Task directions:
Nothing may be dropped or altered: reproduce all the data.

----------------------------------------

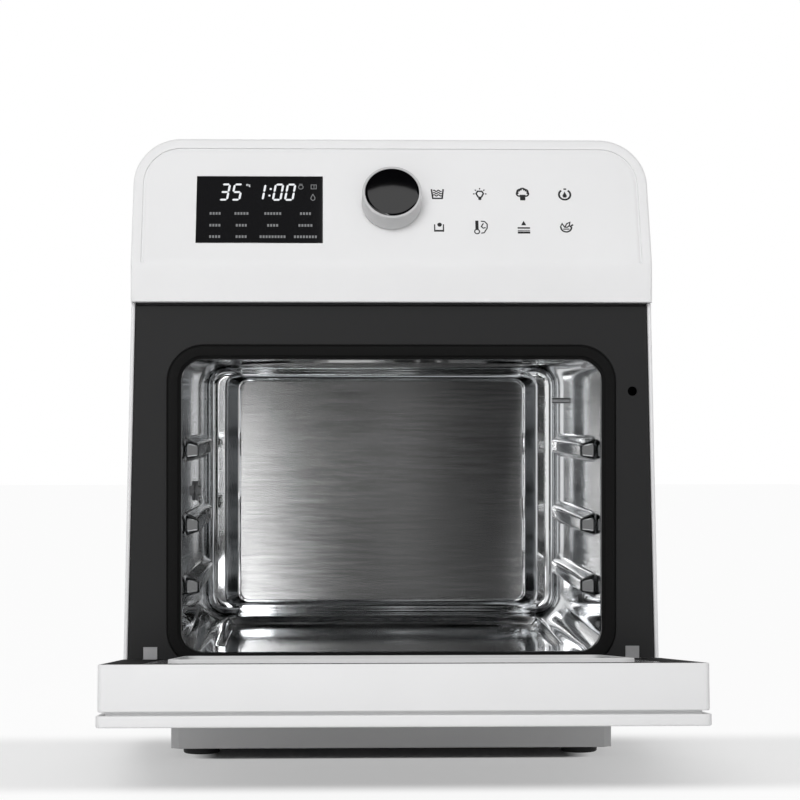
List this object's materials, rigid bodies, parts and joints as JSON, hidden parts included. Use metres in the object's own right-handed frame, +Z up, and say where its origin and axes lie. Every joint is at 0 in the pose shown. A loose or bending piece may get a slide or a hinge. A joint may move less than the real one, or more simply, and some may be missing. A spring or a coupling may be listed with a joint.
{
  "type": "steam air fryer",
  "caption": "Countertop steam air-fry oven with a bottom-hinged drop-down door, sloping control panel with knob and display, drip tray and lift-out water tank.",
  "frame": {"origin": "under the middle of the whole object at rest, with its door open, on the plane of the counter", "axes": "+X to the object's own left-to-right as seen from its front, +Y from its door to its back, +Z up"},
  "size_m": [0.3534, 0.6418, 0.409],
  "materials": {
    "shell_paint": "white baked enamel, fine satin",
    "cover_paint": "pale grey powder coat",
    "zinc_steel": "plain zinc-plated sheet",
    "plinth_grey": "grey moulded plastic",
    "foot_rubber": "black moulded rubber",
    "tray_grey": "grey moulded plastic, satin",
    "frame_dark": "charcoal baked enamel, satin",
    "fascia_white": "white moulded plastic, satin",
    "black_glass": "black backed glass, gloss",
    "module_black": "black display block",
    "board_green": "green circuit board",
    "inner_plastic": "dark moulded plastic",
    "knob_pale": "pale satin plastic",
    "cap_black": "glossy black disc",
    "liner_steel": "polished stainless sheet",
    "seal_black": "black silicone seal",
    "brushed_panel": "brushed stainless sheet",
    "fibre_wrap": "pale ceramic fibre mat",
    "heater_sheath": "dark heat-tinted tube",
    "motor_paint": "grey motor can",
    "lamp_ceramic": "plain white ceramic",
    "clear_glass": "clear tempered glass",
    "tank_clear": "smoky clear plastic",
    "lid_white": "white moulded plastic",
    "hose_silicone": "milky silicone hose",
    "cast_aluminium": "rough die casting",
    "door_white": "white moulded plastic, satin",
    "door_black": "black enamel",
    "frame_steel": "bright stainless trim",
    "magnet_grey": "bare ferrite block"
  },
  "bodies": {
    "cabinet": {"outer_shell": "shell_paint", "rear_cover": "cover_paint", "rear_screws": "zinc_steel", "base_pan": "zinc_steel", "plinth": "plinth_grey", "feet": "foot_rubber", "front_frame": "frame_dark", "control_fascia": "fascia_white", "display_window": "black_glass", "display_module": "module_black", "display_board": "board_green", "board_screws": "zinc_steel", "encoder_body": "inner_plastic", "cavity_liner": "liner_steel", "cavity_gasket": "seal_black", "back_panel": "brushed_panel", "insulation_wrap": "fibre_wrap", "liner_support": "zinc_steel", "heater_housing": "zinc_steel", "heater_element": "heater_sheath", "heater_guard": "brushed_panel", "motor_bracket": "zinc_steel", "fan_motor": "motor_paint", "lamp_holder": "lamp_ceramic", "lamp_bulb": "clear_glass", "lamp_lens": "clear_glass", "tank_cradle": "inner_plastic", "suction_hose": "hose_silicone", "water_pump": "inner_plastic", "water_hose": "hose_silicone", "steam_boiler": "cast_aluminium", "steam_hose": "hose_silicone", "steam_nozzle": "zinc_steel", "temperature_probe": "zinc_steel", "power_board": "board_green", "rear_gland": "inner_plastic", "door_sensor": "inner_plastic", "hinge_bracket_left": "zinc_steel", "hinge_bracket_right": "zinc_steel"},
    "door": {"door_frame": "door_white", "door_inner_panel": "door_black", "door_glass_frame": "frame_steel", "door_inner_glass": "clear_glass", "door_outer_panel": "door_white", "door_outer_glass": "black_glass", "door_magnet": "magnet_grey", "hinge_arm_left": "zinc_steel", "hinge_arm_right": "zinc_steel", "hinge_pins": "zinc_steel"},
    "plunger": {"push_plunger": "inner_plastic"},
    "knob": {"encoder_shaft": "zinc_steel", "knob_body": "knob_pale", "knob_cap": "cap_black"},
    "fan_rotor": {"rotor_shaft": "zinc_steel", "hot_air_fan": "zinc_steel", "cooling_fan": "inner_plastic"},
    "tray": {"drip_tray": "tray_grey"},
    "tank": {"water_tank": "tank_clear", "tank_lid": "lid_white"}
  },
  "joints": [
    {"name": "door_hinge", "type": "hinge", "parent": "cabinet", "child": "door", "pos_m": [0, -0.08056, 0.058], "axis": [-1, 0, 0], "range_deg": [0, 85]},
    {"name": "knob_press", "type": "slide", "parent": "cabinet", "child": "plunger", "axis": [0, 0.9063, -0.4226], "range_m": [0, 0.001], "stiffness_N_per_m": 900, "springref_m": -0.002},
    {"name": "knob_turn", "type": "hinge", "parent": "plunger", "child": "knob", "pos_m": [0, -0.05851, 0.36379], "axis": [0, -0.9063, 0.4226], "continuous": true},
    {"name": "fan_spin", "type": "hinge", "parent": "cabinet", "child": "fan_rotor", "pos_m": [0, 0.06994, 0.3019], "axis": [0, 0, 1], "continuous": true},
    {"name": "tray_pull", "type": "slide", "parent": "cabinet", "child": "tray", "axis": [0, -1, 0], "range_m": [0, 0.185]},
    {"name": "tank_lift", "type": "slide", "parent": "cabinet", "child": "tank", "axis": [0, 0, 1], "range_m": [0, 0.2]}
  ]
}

----------------------------------------

Output for this exercise:
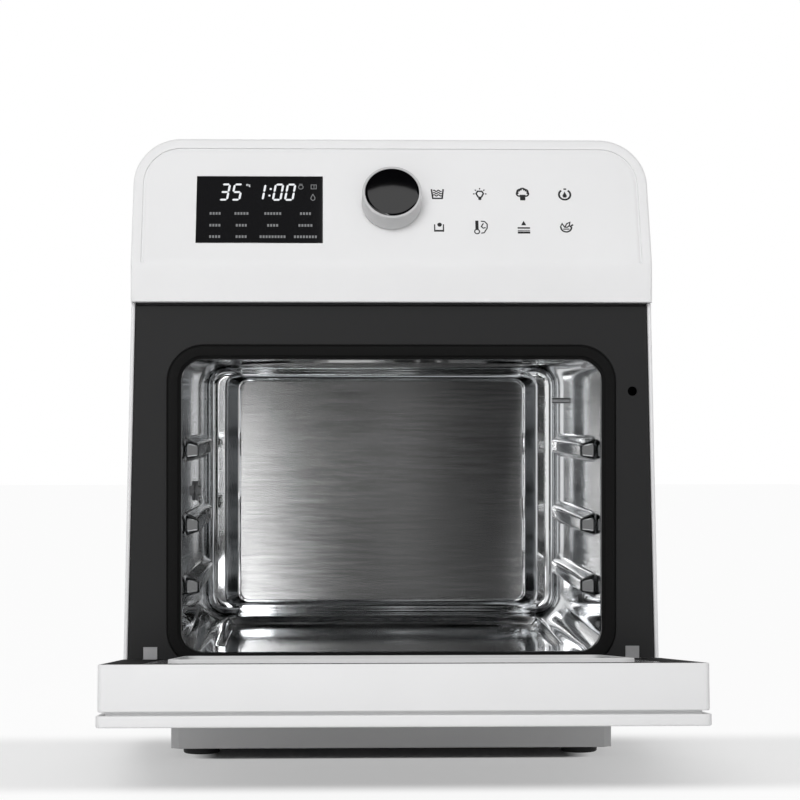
List this object's materials, rigid bodies, parts and joints as JSON, hidden parts included. Use metres in the object's own right-handed frame, +Z up, and say where its origin and axes lie. Every joint is at 0 in the pose shown. A loose or bending piece may get a slide or a hinge. A joint may move less than the real one, or more simply, and some may be missing. A spring or a coupling may be listed with a joint.
{
  "type": "steam air fryer",
  "caption": "Countertop steam air-fry oven with a bottom-hinged drop-down door, sloping control panel with knob and display, drip tray and lift-out water tank.",
  "frame": {"origin": "under the middle of the whole object at rest, with its door open, on the plane of the counter", "axes": "+X to the object's own left-to-right as seen from its front, +Y from its door to its back, +Z up"},
  "size_m": [0.3534, 0.6418, 0.409],
  "materials": {
    "shell_paint": "white baked enamel, fine satin",
    "cover_paint": "pale grey powder coat",
    "zinc_steel": "plain zinc-plated sheet",
    "plinth_grey": "grey moulded plastic",
    "foot_rubber": "black moulded rubber",
    "tray_grey": "grey moulded plastic, satin",
    "frame_dark": "charcoal baked enamel, satin",
    "fascia_white": "white moulded plastic, satin",
    "black_glass": "black backed glass, gloss",
    "module_black": "black display block",
    "board_green": "green circuit board",
    "inner_plastic": "dark moulded plastic",
    "knob_pale": "pale satin plastic",
    "cap_black": "glossy black disc",
    "liner_steel": "polished stainless sheet",
    "seal_black": "black silicone seal",
    "brushed_panel": "brushed stainless sheet",
    "fibre_wrap": "pale ceramic fibre mat",
    "heater_sheath": "dark heat-tinted tube",
    "motor_paint": "grey motor can",
    "lamp_ceramic": "plain white ceramic",
    "clear_glass": "clear tempered glass",
    "tank_clear": "smoky clear plastic",
    "lid_white": "white moulded plastic",
    "hose_silicone": "milky silicone hose",
    "cast_aluminium": "rough die casting",
    "door_white": "white moulded plastic, satin",
    "door_black": "black enamel",
    "frame_steel": "bright stainless trim",
    "magnet_grey": "bare ferrite block"
  },
  "bodies": {
    "cabinet": {"outer_shell": "shell_paint", "rear_cover": "cover_paint", "rear_screws": "zinc_steel", "base_pan": "zinc_steel", "plinth": "plinth_grey", "feet": "foot_rubber", "front_frame": "frame_dark", "control_fascia": "fascia_white", "display_window": "black_glass", "display_module": "module_black", "display_board": "board_green", "board_screws": "zinc_steel", "encoder_body": "inner_plastic", "cavity_liner": "liner_steel", "cavity_gasket": "seal_black", "back_panel": "brushed_panel", "insulation_wrap": "fibre_wrap", "liner_support": "zinc_steel", "heater_housing": "zinc_steel", "heater_element": "heater_sheath", "heater_guard": "brushed_panel", "motor_bracket": "zinc_steel", "fan_motor": "motor_paint", "lamp_holder": "lamp_ceramic", "lamp_bulb": "clear_glass", "lamp_lens": "clear_glass", "tank_cradle": "inner_plastic", "suction_hose": "hose_silicone", "water_pump": "inner_plastic", "water_hose": "hose_silicone", "steam_boiler": "cast_aluminium", "steam_hose": "hose_silicone", "steam_nozzle": "zinc_steel", "temperature_probe": "zinc_steel", "power_board": "board_green", "rear_gland": "inner_plastic", "door_sensor": "inner_plastic", "hinge_bracket_left": "zinc_steel", "hinge_bracket_right": "zinc_steel"},
    "door": {"door_frame": "door_white", "door_inner_panel": "door_black", "door_glass_frame": "frame_steel", "door_inner_glass": "clear_glass", "door_outer_panel": "door_white", "door_outer_glass": "black_glass", "door_magnet": "magnet_grey", "hinge_arm_left": "zinc_steel", "hinge_arm_right": "zinc_steel", "hinge_pins": "zinc_steel"},
    "plunger": {"push_plunger": "inner_plastic"},
    "knob": {"encoder_shaft": "zinc_steel", "knob_body": "knob_pale", "knob_cap": "cap_black"},
    "fan_rotor": {"rotor_shaft": "zinc_steel", "hot_air_fan": "zinc_steel", "cooling_fan": "inner_plastic"},
    "tray": {"drip_tray": "tray_grey"},
    "tank": {"water_tank": "tank_clear", "tank_lid": "lid_white"}
  },
  "joints": [
    {"name": "door_hinge", "type": "hinge", "parent": "cabinet", "child": "door", "pos_m": [0, -0.08056, 0.058], "axis": [-1, 0, 0], "range_deg": [0, 85]},
    {"name": "knob_press", "type": "slide", "parent": "cabinet", "child": "plunger", "axis": [0, 0.9063, -0.4226], "range_m": [0, 0.001], "stiffness_N_per_m": 900, "springref_m": -0.002},
    {"name": "knob_turn", "type": "hinge", "parent": "plunger", "child": "knob", "pos_m": [0, -0.05851, 0.36379], "axis": [0, -0.9063, 0.4226], "continuous": true},
    {"name": "fan_spin", "type": "hinge", "parent": "cabinet", "child": "fan_rotor", "pos_m": [0, 0.06994, 0.3019], "axis": [0, 0, 1], "continuous": true},
    {"name": "tray_pull", "type": "slide", "parent": "cabinet", "child": "tray", "axis": [0, -1, 0], "range_m": [0, 0.185]},
    {"name": "tank_lift", "type": "slide", "parent": "cabinet", "child": "tank", "axis": [0, 0, 1], "range_m": [0, 0.2]}
  ]
}